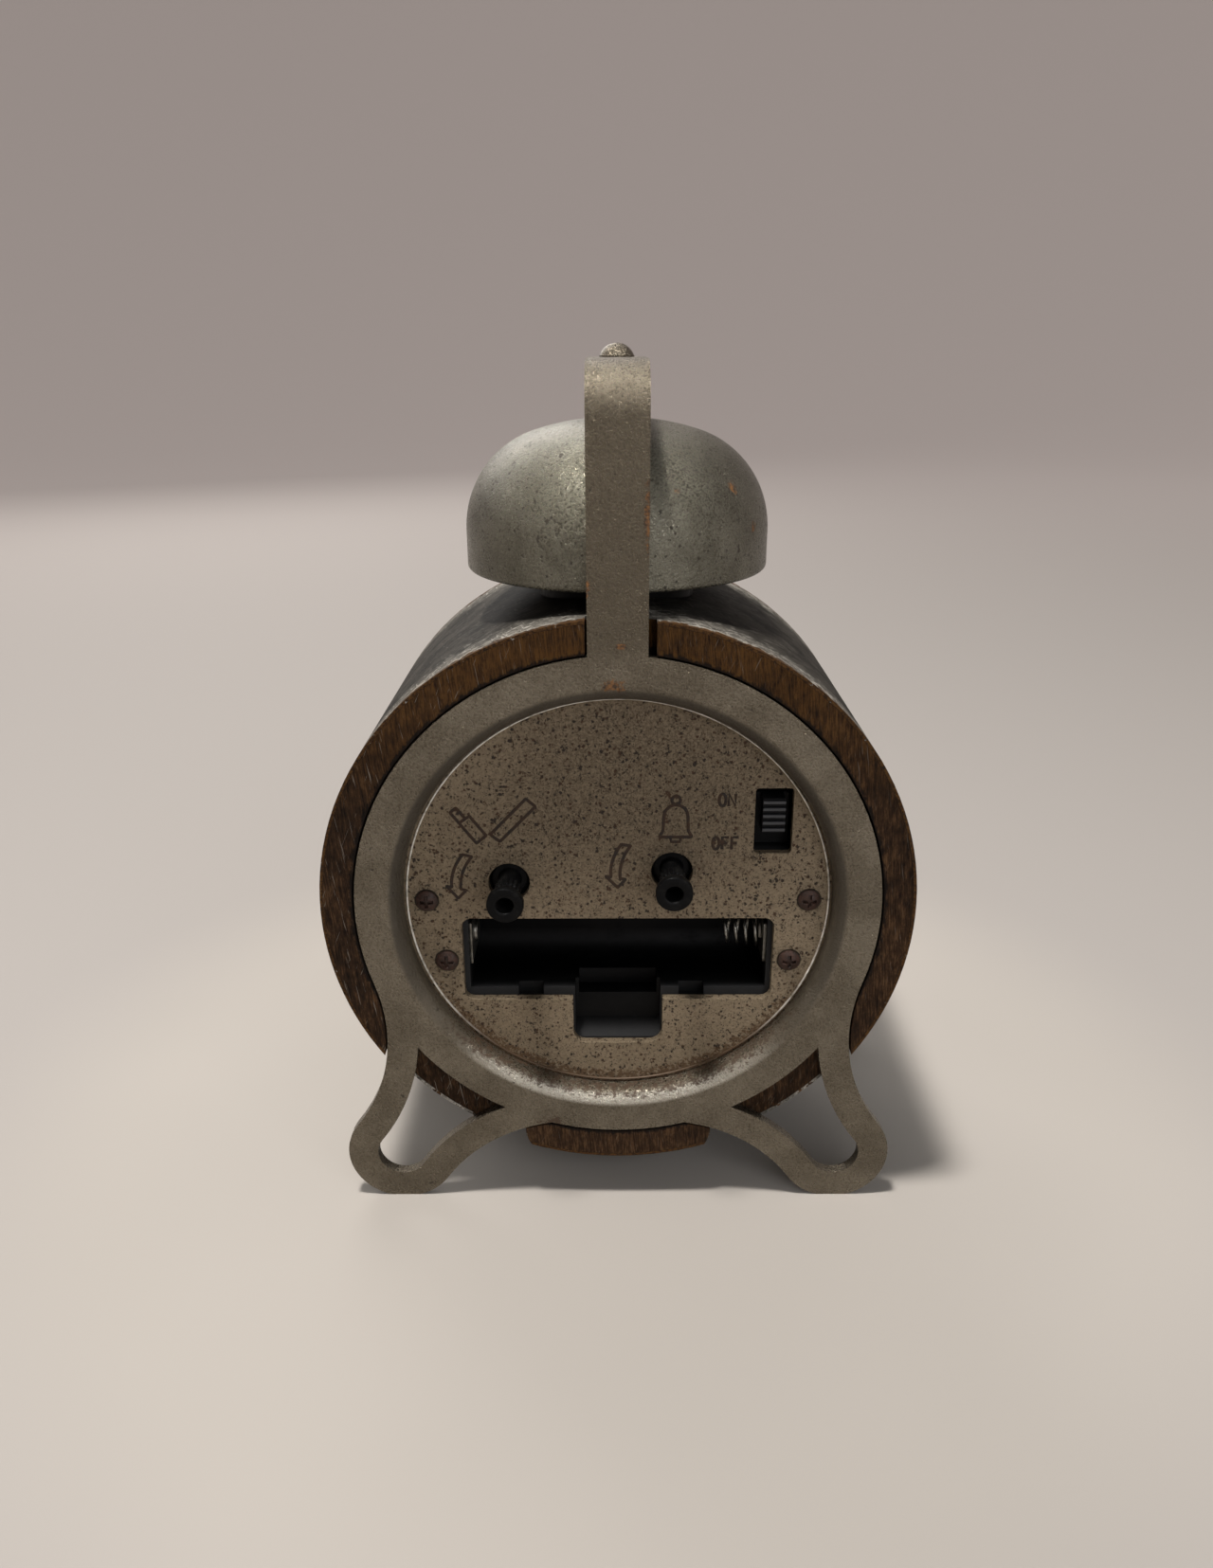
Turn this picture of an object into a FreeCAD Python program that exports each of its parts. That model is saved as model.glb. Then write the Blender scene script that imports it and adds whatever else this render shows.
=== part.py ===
"""Free-standing single-bell alarm clock, built as a parametric FreeCAD document.

All sizes are millimetres. Every sub-part is drawn about the clock's own axis: X to the side, Y towards
the rear, Z up, with the origin on the axis. Its Placement then sets it down in the object's frame, whose
origin is on the floor under the middle of the clock. Names ending in _x and _z are places, measured from
the axis.
"""
import FreeCAD
import Part
import os
import re
from math import cos, hypot, pi, radians, sin, sqrt

import Sketcher
from FreeCAD import Placement, Rotation, Vector

DIMENSIONS = (
    # the drum
    ("floor_clearance", 8.8, "drum above the floor"),
    ("case_radius", 50.5, "outside of the steel band"),
    ("case_depth", 58.4, "drum, front to rear"),
    ("band_thickness", 0.5, "rolled steel band round the drum"),
    ("seat_width", 4.2, "how far the ring of a frame lies on the wood"),
    ("dial_rib", 5.5, "how far the rib under the dial stands out of the bore"),
    ("nut_room", 0.2, "that rib to the nut of the bell post"),
    ("dial_depth", 16.4, "front of the drum to the dial's seat"),
    ("seat_gap", 0.05, "clearance of pieces that are pressed or slipped together"),
    # the two stamped frames
    ("frame_thickness", 2.0, "sheet of the frames"),
    ("frame_gap", 0.35, "open line round each frame in its recess"),
    ("ring_margin", 5.8, "wood and band that show outside the ring"),
    ("ring_width", 5.2, "flat part of the ring"),
    ("lip_roll", 2.5, "how far the lip rolls inwards"),
    ("lip_depth", 4.3, "rear face of the ring to the end of the lip"),
    ("lip_wall", 1.6, "thickness of the lip at its end"),
    ("foot_inset", 10.6, "centre of each looped foot from the side of the drum"),
    ("foot_radius", 9.9, "outside of the looped foot"),
    ("foot_flat", 0.37, "how much is flattened under the foot"),
    ("leg_sweep", 32.4, "radius of the leg's hollow outer edge"),
    ("strut_sweep", 28.9, "radius of the strut's hollow lower edge"),
    ("strut_root", 15.7, "degrees from the bottom of the ring to the strut's root"),
    ("leg_width", 5.4, "width of the bar that makes the leg"),
    ("root_depth", 1.8, "how far the bar runs into the ring"),
    ("strap_width", 9.6, "band over the bell"),
    ("strap_clearance", 5.5, "lower strap above the top of the bell"),
    ("strap_bend", 8.0, "outer radius of the strap's bend"),
    ("notch_width", 11.3, "slot in the drum for the strap"),
    ("notch_shift", 0.5, "how far the slot stands off the strap's middle"),
    ("notch_depth", 3.4, "slot, front to rear"),
    ("tongue_half", 16.7, "half the width of the wood that shows between the struts"),
    ("tongue_side", 0.8, "upright part of that wood's end"),
    ("tongue_round", 4.5, "rounded lower corner of that wood's end"),
    ("toe_width", 7.0, "deeper cut beside each end of that wood"),
    ("toe_depth", 4.6, "deeper cut, front to rear"),
    # back cover and its screws
    ("cover_thickness", 1.5, "back cover"),
    ("cover_gap", 0.3, "radial clearance of the cover, dial and lens in the drum"),
    ("upper_screw_inset", 7.1, "upper screws from the cover's edge"),
    ("upper_screw_z", 0.1, "upper screws above the axis"),
    ("lower_screw_inset", 10.0, "lower screws from the cover's edge"),
    ("lower_screw_z", -11.7, "lower screws above the axis"),
    ("screw_head_radius", 1.9, "screw head"),
    ("screw_head_height", 1.1, "screw head"),
    ("screw_head_rim", 0.3, "upright rim of the screw head"),
    ("screw_radius", 1.2, "screw shank"),
    ("screw_length", 6.0, "screw under the head"),
    # battery bay
    ("bay_inset", 12.9, "each end of the battery opening from the cover's edge"),
    ("bay_top", -3.5, "edge of the cover's battery opening"),
    ("bay_bottom", -19.6, "edge of the cover's battery opening"),
    ("bay_corner", 1.7, "corners of the opening"),
    ("latch_x", 8.0, "half the width of the latch opening"),
    ("latch_inset", 11.5, "lowest edge of the latch opening from the cover's edge"),
    ("latch_corner", 2.4, "corners of the latch opening"),
    ("bay_ledge", 1.6, "ledge under the cell that shows inside the opening"),
    ("bay_end", 0.9, "how much each end of the bay stands inside the opening"),
    ("bay_head", 1.2, "how far the bay runs up behind the cover"),
    ("bay_depth", 13.6, "depth of the bay in the housing"),
    ("bay_cradle", 5.0, "rounded floor of the bay"),
    ("hook_left_x", -13.2, "middle of one door hook slot"),
    ("hook_right_x", 15.6, "middle of the other door hook slot"),
    ("hook_width", 4.5, "door hook slots"),
    ("hook_depth", 2.0, "door hook slots"),
    ("latch_depth", 3.2, "latch pocket"),
    ("latch_slope", 2.4, "height of the pocket's sloping wall"),
    ("latch_floor", 7.4, "the pocket's bottom to the hollow above it"),
    ("hollow_depth", 6.7, "hollow between the latch pocket and the bay"),
    ("bay_wall", 0.9, "rim on each side of that hollow, with the gap to the cover"),
    # movement housing
    ("housing_inset", 10.7, "sides and bottom of the moulded housing from the cover's edge"),
    ("housing_top_inset", 16.2, "top of the housing from the cover's edge"),
    ("housing_corner", 8.0, "corners of the housing"),
    ("housing_depth", 20.0, "moulded housing, front to rear"),
    ("ear_radius", 3.3, "screw bosses"),
    ("ear_depth", 8.0, "screw bosses"),
    ("lid_thickness", 2.0, "front lid of the housing"),
    ("tower_radius", 7.0, "seat that carries the dial"),
    ("bushing_radius", 4.2, "threaded bushing through the dial"),
    ("bushing_proud", 2.4, "bushing in front of the dial"),
    # contacts
    ("contact_thickness", 0.4, "sheet of the contacts"),
    ("contact_height", 8.0, "contact plates"),
    ("contact_drop", 11.0, "contact plates, front to rear"),
    ("nub_radius", 2.2, "raised button of the flat contact"),
    ("nub_height", 0.5, "raised button of the flat contact"),
    ("cell_depth", 7.2, "middle of the cell below the housing's rear face"),
    ("spring_radius", 3.0, "coil spring at its wide end, to the wire's middle"),
    ("spring_tip_radius", 2.1, "coil spring at its tip, to the wire's middle"),
    ("spring_length", 7.5, "coil spring"),
    ("spring_turns", 4.0, "coil spring"),
    ("wire_radius", 0.3, "wire of the spring"),
    # knobs and switch
    ("time_knob_x", 18.7, "time-setting knob"),
    ("time_knob_z", 3.5, "time-setting knob"),
    ("alarm_knob_x", -9.3, "alarm-setting knob"),
    ("alarm_knob_z", 5.5, "alarm-setting knob"),
    ("knob_radius", 3.1, "knob at its two ends"),
    ("knob_neck", 2.05, "knob at its neck"),
    ("knob_flange", 1.6, "thickness of the knob's outer flange"),
    ("knob_foot", 1.4, "thickness of the knob's foot in the well"),
    ("knob_length", 12.0, "knob without its shaft"),
    ("knob_proud", 4.7, "knob behind the drum's rear face"),
    ("knob_dimple", 1.45, "hollow in the knob's end"),
    ("dimple_depth", 5.0, "hollow in the knob's end"),
    ("ridge_width", 0.8, "one grip ridge of the knob's neck"),
    ("ridge_height", 0.2, "grip ridges, above and below the neck's face"),
    ("ridge_count", 16, "grip ridges of a knob"),
    ("knob_hole_radius", 3.55, "knob holes in the cover"),
    ("knob_shaft_radius", 1.5, "shaft of a knob"),
    ("knob_shaft_length", 5.0, "shaft of a knob"),
    ("running_gap", 0.06, "radial clearance of turning pieces"),
    ("free_gap", 0.3, "clearance of pieces that pass each other"),
    ("switch_inset", 13.9, "alarm switch opening from the cover's edge"),
    ("switch_z", 14.85, "alarm switch opening"),
    ("switch_width", 6.4, "alarm switch opening"),
    ("switch_height", 11.8, "alarm switch opening"),
    ("switch_corner", 0.6, "corners of the switch opening"),
    ("slider_width", 3.8, "finger piece of the switch"),
    ("slider_height", 6.2, "finger piece of the switch"),
    ("slider_proud", 0.2, "finger piece outside the cover"),
    ("slider_travel", 3.4, "alarm switch, from on to off"),
    ("rib_count", 5, "ribs of the finger piece"),
    ("rib_height", 0.45, "ribs of the finger piece"),
    ("slider_base", 1.2, "thickness of the slider's base"),
    ("slide_depth", 3.2, "slot of the switch in the housing"),
    # bell and its post
    ("bell_clearance", 1.1, "bell to the strap on each side"),
    ("bell_lift", 3.2, "bell's rim above the drum"),
    ("bell_height", 24.9, "bell"),
    ("bell_wall", 1.8, "bell"),
    ("bell_skirt", 6.5, "upright part of the bell"),
    ("shoulder_drop", 1.4, "bell's top above the highest point of its shoulder's arc"),
    ("bell_rim_radius", 0.85, "rounded rim of the bell"),
    ("base_radius", 13.5, "black pad under the bell"),
    ("base_height", 4.5, "black pad above the drum"),
    ("post_radius", 2.0, "bell post"),
    ("sleeve_radius", 4.0, "spacer sleeves on the post"),
    ("post_tail", 4.6, "post inside the drum"),
    ("nut_flats", 8.0, "nut of the post, across flats"),
    ("nut_height", 3.0, "nut of the post"),
    ("dome_radius", 2.95, "dome-headed screw on top"),
    ("dome_height", 2.2, "dome-headed screw on top"),
    ("dome_shank", 1.3, "dome-headed screw on top"),
    ("dome_length", 6.5, "dome-headed screw under its head"),
    # dial side
    ("dial_thickness", 0.8, "dial"),
    ("lens_thickness", 1.5, "lens"),
    ("ring_narrowing", 0.8, "how much the ring at the dial narrows from the lip"),
    ("dial_nut_flats", 11.0, "nut on the bushing, across flats"),
    ("dial_nut_height", 1.8, "nut on the bushing"),
    ("blade_thickness", 0.4, "hands"),
    ("blade_step", 1.2, "one hand to the next"),
    ("first_blade", 3.0, "dial to the alarm hand"),
    ("collet_reach", 4.0, "each hand's tube behind its blade"),
    ("hub_rim", 0.5, "round hub of a hand outside its tube"),
    ("alarm_collet", 3.1, "tube of the alarm hand"),
    ("hour_collet", 2.5, "tube of the hour hand"),
    ("minute_collet", 1.9, "tube of the minute hand"),
    ("second_collet", 1.3, "pin of the seconds hand"),
    ("alarm_hand_length", 18.0, "alarm hand"),
    ("hour_hand_length", 20.0, "hour hand"),
    ("minute_hand_length", 30.0, "minute hand"),
    ("second_hand_length", 31.0, "seconds hand"),
    ("second_hand_tail", 9.0, "seconds hand behind its pin"),
    ("alarm_hand_width", 2.0, "alarm hand"),
    ("hour_hand_width", 3.4, "hour hand"),
    ("minute_hand_width", 2.8, "minute hand"),
    ("second_hand_width", 1.0, "seconds hand"),
)
ALIASES = {alias for alias, size, note in DIMENSIONS}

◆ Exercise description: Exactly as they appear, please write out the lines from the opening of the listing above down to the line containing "parametric FreeCAD document.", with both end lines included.

◆ In response:
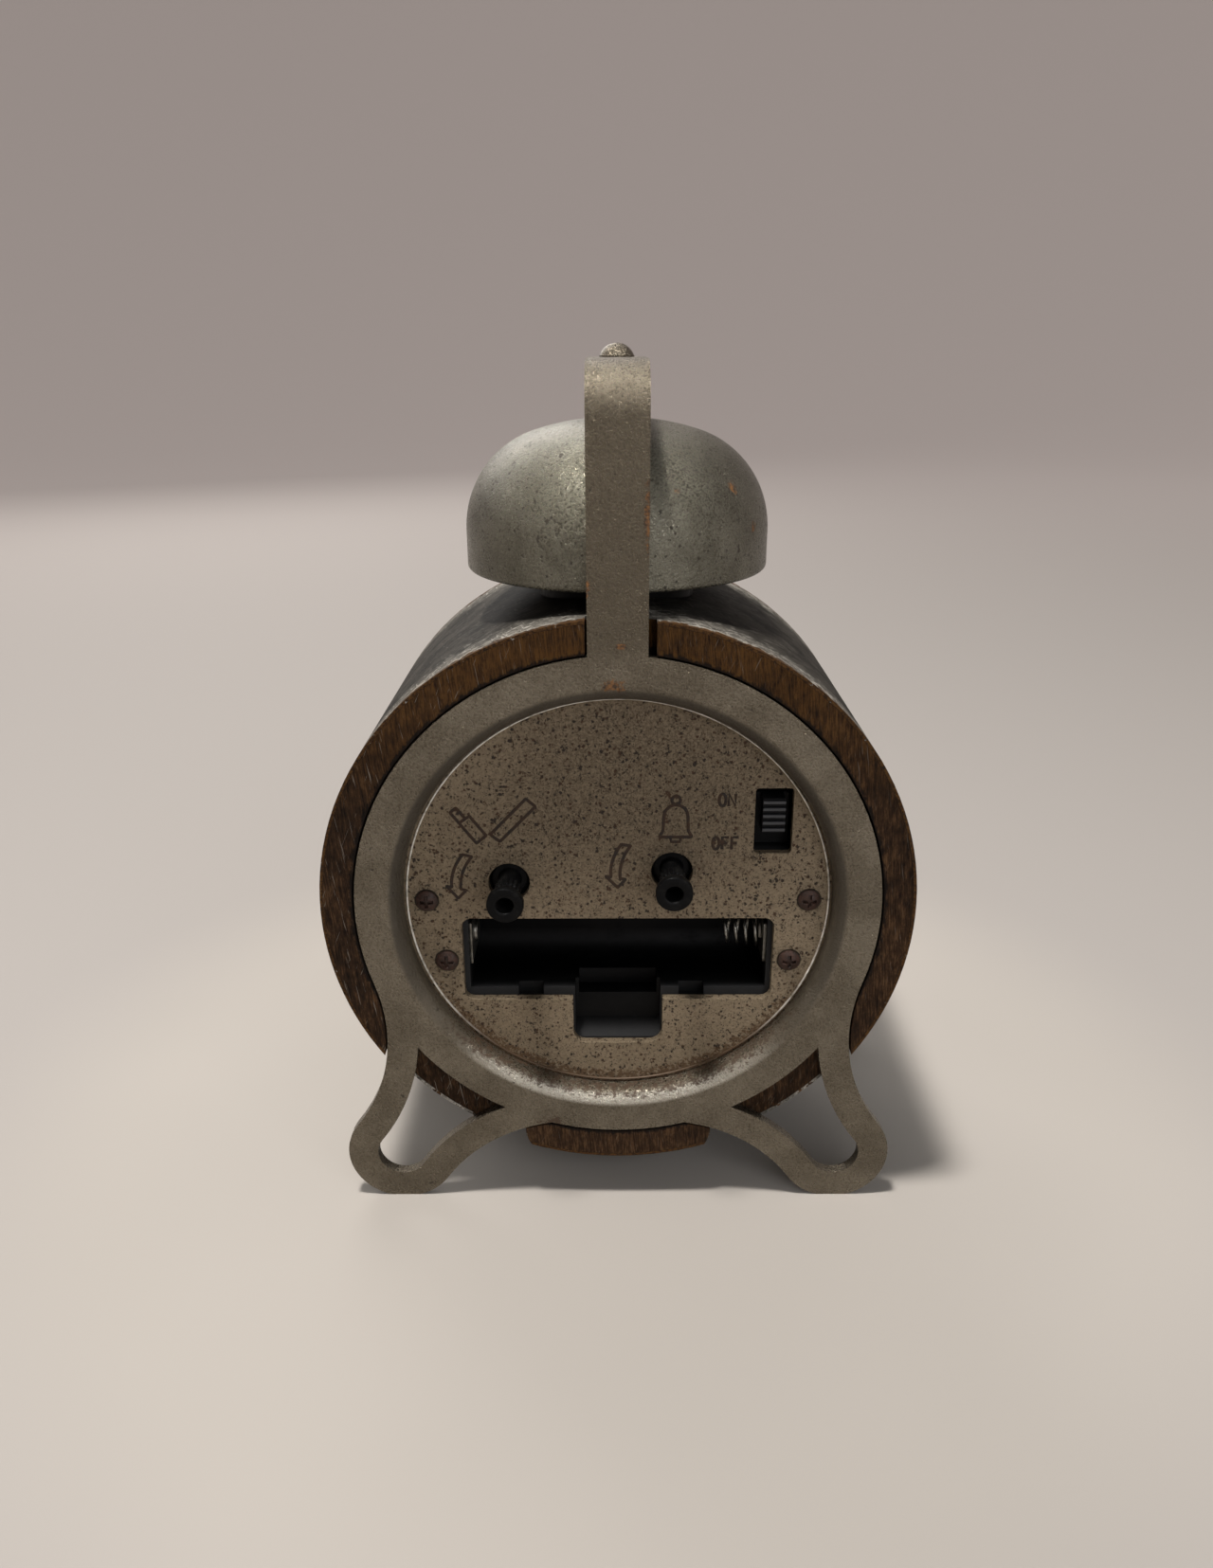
Turn this picture of an object into a FreeCAD Python program that exports each of its parts. That model is saved as model.glb. Then write the Blender scene script that imports it and adds whatever else this render shows.
=== part.py ===
"""Free-standing single-bell alarm clock, built as a parametric FreeCAD document.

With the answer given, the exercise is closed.